━━━━━ Record excerpts
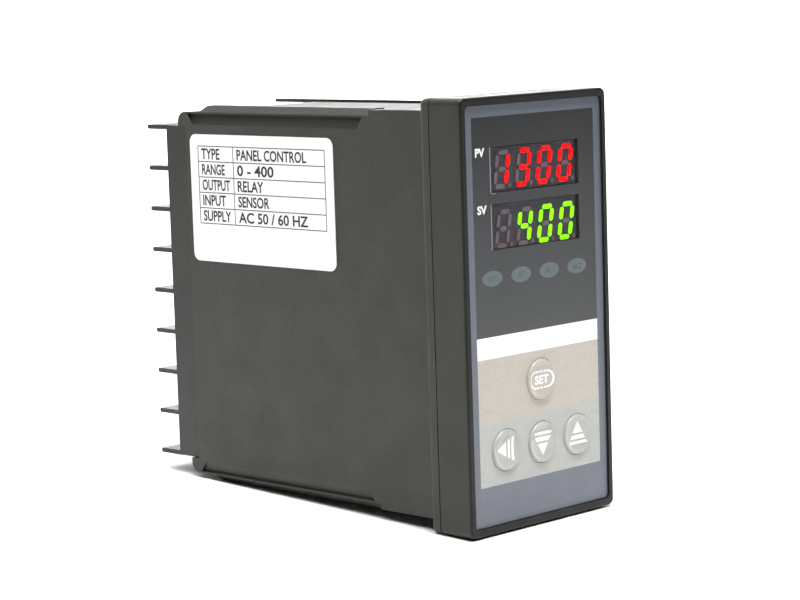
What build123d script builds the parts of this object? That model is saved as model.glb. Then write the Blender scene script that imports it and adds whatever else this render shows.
━━━━━━━━━━
━━━━━ Record excerpts
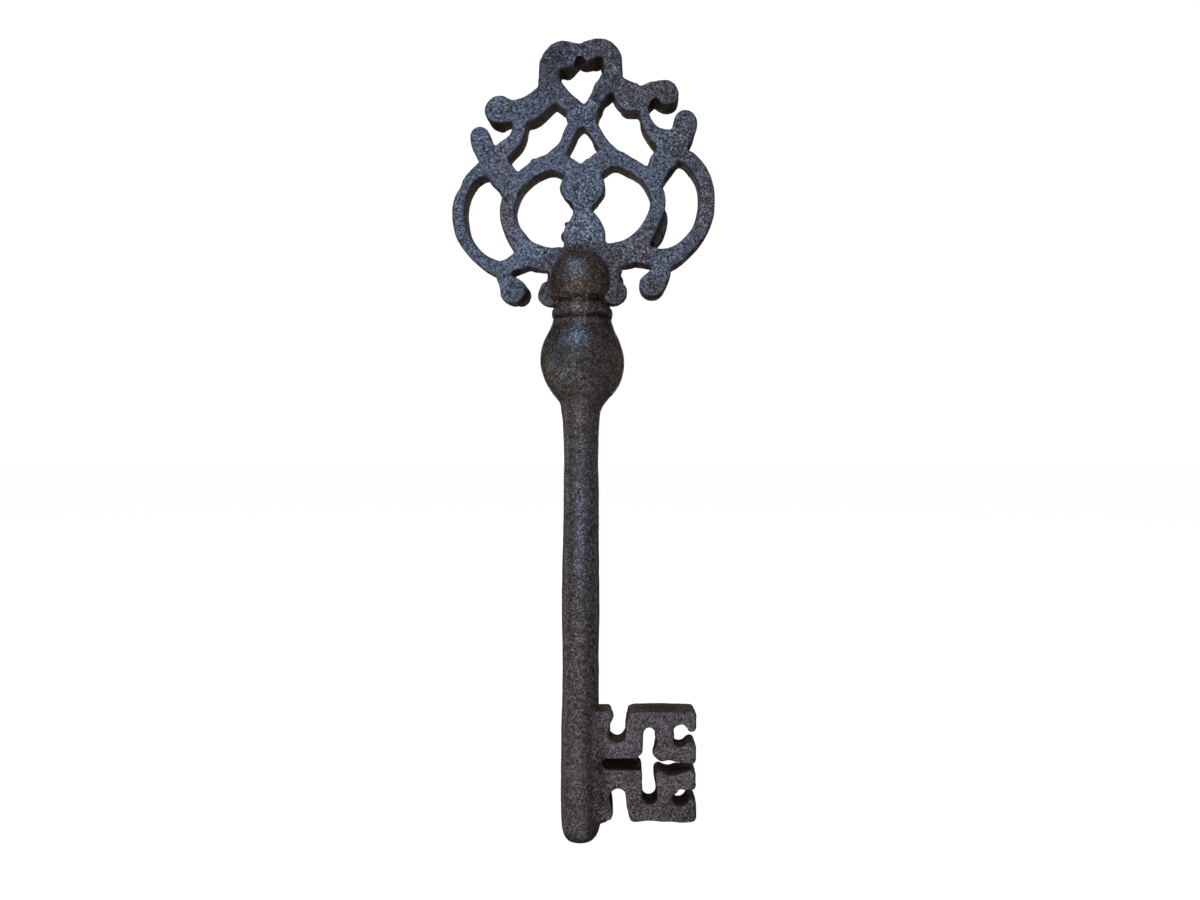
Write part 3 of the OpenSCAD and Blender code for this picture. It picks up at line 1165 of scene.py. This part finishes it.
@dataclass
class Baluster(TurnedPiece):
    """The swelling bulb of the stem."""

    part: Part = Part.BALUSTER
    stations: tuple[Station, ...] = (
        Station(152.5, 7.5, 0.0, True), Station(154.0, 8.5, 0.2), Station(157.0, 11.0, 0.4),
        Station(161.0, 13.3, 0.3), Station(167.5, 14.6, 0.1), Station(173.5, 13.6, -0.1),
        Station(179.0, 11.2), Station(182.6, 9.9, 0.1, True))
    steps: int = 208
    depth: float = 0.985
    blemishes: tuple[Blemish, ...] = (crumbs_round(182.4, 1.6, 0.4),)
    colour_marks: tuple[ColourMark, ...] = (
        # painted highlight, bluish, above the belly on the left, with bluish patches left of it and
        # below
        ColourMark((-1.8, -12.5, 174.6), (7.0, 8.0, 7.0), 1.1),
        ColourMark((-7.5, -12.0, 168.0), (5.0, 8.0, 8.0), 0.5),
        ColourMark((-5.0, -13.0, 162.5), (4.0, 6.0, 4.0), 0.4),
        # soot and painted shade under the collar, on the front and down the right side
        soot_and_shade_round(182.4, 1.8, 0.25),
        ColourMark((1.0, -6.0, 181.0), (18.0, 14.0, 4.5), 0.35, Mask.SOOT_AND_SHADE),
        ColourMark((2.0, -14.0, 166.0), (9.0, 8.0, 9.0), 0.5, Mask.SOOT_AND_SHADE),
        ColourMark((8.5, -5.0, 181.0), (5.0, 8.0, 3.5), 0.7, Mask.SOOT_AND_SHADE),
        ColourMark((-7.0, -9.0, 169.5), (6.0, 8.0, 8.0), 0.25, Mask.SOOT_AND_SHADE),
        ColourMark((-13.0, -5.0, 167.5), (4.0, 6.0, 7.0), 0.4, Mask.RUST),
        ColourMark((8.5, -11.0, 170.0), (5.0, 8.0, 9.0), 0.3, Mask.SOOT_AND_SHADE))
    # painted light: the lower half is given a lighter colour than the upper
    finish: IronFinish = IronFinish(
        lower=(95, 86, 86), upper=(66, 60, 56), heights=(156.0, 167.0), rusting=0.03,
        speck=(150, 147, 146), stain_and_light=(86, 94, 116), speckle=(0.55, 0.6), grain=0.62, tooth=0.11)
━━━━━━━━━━
=== Given problem ===
From the records above, repeat exactly the lines from the one with "Write part 3" through the one with "swelling bulb of", both included.

=== Response for this exercise ===
Write part 3 of the OpenSCAD and Blender code for this picture. It picks up at line 1165 of scene.py. This part finishes it.
@dataclass
class Baluster(TurnedPiece):
    """The swelling bulb of the stem."""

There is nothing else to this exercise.